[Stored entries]
[Start]

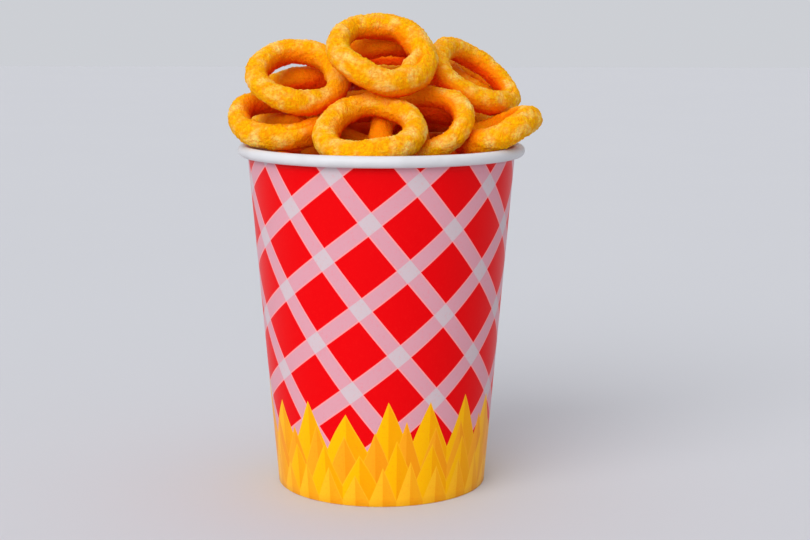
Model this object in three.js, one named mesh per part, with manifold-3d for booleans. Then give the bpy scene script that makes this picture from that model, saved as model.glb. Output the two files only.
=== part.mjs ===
// A side of onion rings, heaped in a tapered paper tub.
// Millimetres, +Z up. The tub stands on z = 0 and the origin is under the middle of the
// whole serving's bounding box.
import * as THREE from "three";
import { mergeVertices } from "three/addons/utils/BufferGeometryUtils.js";
import Module from "manifold-3d";

const wasm = await Module();
wasm.setup();

// ---- The tub: a conical wall with a rolled rim, and a base disc set up inside its foot ----
const TUB_HEIGHT = 175;
const RIM_DIAMETER = 146;
const ROLL_DIAMETER = 5.7;
const WALL_TOP_DIAMETER = 136;
const FOOT_DIAMETER = 107.4;
const PAPER = 0.6;
const FOOT_FOLD = 1.6; // wall, base skirt and turned-in hem pressed together
const FOOT_FOLD_HEIGHT = 8.5;
const BASE_THICKNESS = 0.8;
const CLEARANCE = 0.3;
const WALL_SIDES = 64;

// ---- The food ----
const FILL_LEVEL = 158; // where the packed rings that can't be seen meet the wall
const FILL_CROWN = 174; // and how high they are heaped in the middle
const CROWN_STEPS = 4;
const RING_STATIONS = 26; // sections round a ring
const RING_SIDES = 8; // sides of each section
const SUNK_STATIONS = 20;
const SUNK_SIDES = 7;
const SUNK_SEED = 40;
// How a ring strays from an even one: waves round it, and how much as a share of the measure.
const SPREAD_WAVES = [
  [2, 0.02],
  [3, 0.018],
  [5, 0.01],
];
const THICKNESS_WAVES = [
  [1, 0.06],
  [2, 0.04],
  [3, 0.03],
];
const LIFT_WAVES = 2;
const LIFT = 0.9; // how far it warps out of its plane

// ---- How the heap settles ----
const BEADS = 44; // test spheres round each ring
const TOUCHING = 0.35; // gap that a resting ring keeps, so that no two solids meet
const SINK = 0.12; // how far an unsupported ring drops in one round
const SETTLING_ROUNDS = 260;
const CLEARING_ROUNDS = 260; // last rounds, which only part what still crowds
const TURN_INERTIA = 3; // of the squared ring radius: crowded rings shift more than they turn
const RETURN = 0.2; // share of the way back to its own place that a ring takes in one round
const HOLDS_UP = 0.2; // upward share of a contact's direction from which it counts as support
const REACH_SPARE = 2; // rings further apart than their outlines plus this aren't compared

const rollRadius = ROLL_DIAMETER / 2;
const rollCentre = {
  radius: RIM_DIAMETER / 2 - rollRadius,
  height: TUB_HEIGHT - rollRadius,
};
const taper = (WALL_TOP_DIAMETER - FOOT_DIAMETER) / 2 / rollCentre.height;
const wallOutside = (z) => FOOT_DIAMETER / 2 + taper * z;
const wallInside = (z) => wallOutside(z) - PAPER;

// Rings: outer diameter, thickness, centre x y z, lean from level and bearing of the low side
// (0 is towards the front, 90 to +X). The heap then settles from these places.
const RINGS = {
  ring_top: [57, 13, 0, -13, 219.5, 39, 18],
  ring_upper_left: [54, 12.4, -40.5, -9, 204, 38, 15],
  ring_front: [55.5, 12.6, -5, -42, 181, 30, -3],
  ring_front_right: [53, 11.2, 19.5, -19, 187, 38, -32],
  ring_upper_right: [55.5, 12.2, 45.5, 15, 204, 40, 54],
  ring_lower_left: [54.5, 12.2, -49, -10, 185.5, 23, -4],
  ring_lower_right: [46, 13.4, 55.5, -18, 185, 20, -80],
  ring_inner: [45, 12, -2, 16, 193, 9, 10],
  ring_behind_right: [51, 12.6, 49, 53, 203, 30, 76],
  ring_behind_left: [52, 12.8, -40, 34, 200, 10, 225],
  ring_back_top: [56, 13, -3, 35, 218, 12, 182],
  ring_back: [52, 12.8, 4, 53, 200, 16, 182],
  ring_back_left: [55, 13, -44, 31, 183.5, 4, 225],
  ring_back_right: [55, 13, 32, 43, 186, 13, 160],
};
// Rings half sunk in the fill and joined to it: outer diameter, thickness, x, y, z, lean, bearing.
const SUNK_RINGS = [
  [52, 13, -31, -21, 166, 6, 100],
  [48, 12.6, 37, -13, 167, 6, 60],
  [54, 13, 29, 22, 166, 6, 10],
  [54, 13, -7, 36, 168, 6, 170],
  [53, 13, -35, 13, 166, 6, 250],
  [50, 12.6, 0, 5, 177, 14, 20],
];

// ---- Materials ----
const printedPaper = new THREE.MeshStandardMaterial({ color: 0xd81a1a, roughness: 0.45 });
const boardPaper = new THREE.MeshStandardMaterial({ color: 0xeeeeee, roughness: 0.6 });
const crumb = new THREE.MeshStandardMaterial({ color: 0xe8a02c, roughness: 0.75 });
const deepCrumb = new THREE.MeshStandardMaterial({ color: 0xb9701c, roughness: 0.85 });

// An even but patternless number from 0 to 1 for each ring and each use.
function chance(seed, use) {
  const value = Math.sin(seed * 12.9898 + use * 78.233) * 43758.5453;
  return value - Math.floor(value);
}

// A fried ring's middle line and thickness at an angle: slightly oval, lifted and uneven.
function ringSection(outer, thickness, seed, angle) {
  let use = 0;
  const wave = (count) => Math.cos(count * angle + 2 * Math.PI * chance(seed, use++));
  const uneven = (waves) => waves.reduce((sum, [count, share]) => sum + share * wave(count), 1);
  const spread = ((outer - thickness) / 2) * uneven(SPREAD_WAVES);
  const lift = LIFT * wave(LIFT_WAVES);
  return {
    centre: new THREE.Vector3(Math.cos(angle) * spread, Math.sin(angle) * spread, lift),
    radius: (thickness / 2) * uneven(THICKNESS_WAVES),
  };
}

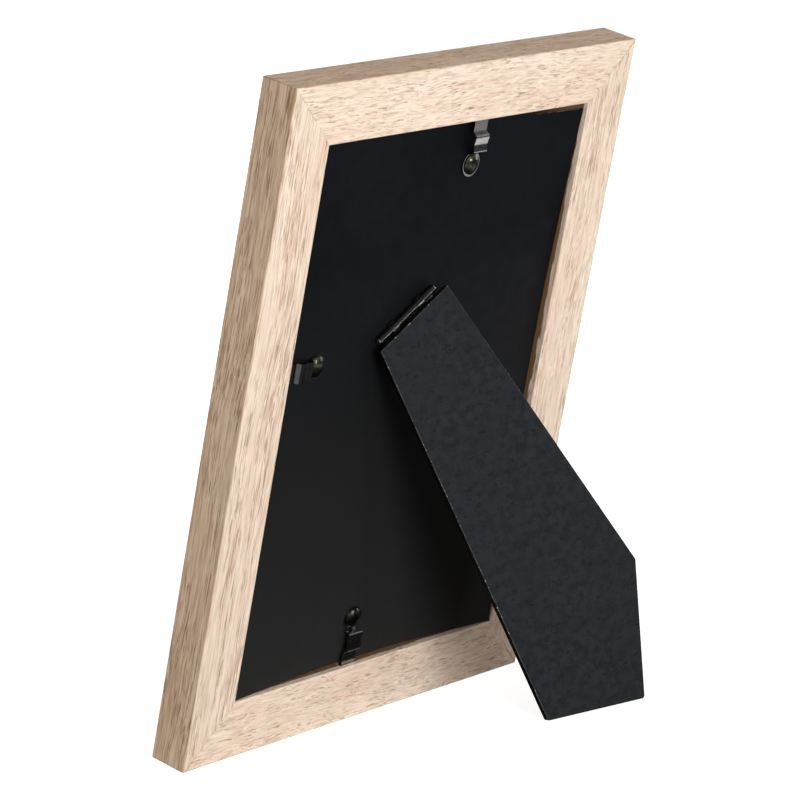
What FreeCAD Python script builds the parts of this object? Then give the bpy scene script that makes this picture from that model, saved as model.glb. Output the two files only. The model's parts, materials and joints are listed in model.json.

[End]

Your task is to quote the lines above, beginning with the first and ending with the one that holds "wasm.setup();".

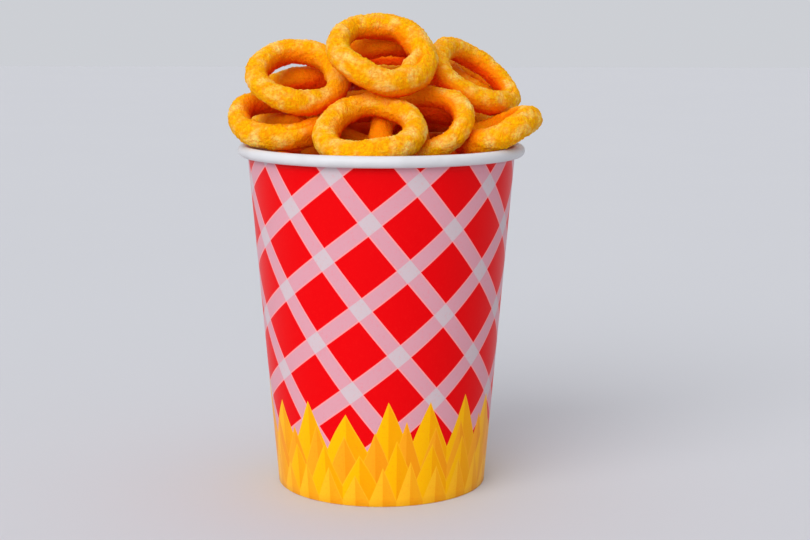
Model this object in three.js, one named mesh per part, with manifold-3d for booleans. Then give the bpy scene script that makes this picture from that model, saved as model.glb. Output the two files only.
=== part.mjs ===
// A side of onion rings, heaped in a tapered paper tub.
// Millimetres, +Z up. The tub stands on z = 0 and the origin is under the middle of the
// whole serving's bounding box.
import * as THREE from "three";
import { mergeVertices } from "three/addons/utils/BufferGeometryUtils.js";
import Module from "manifold-3d";

const wasm = await Module();
wasm.setup();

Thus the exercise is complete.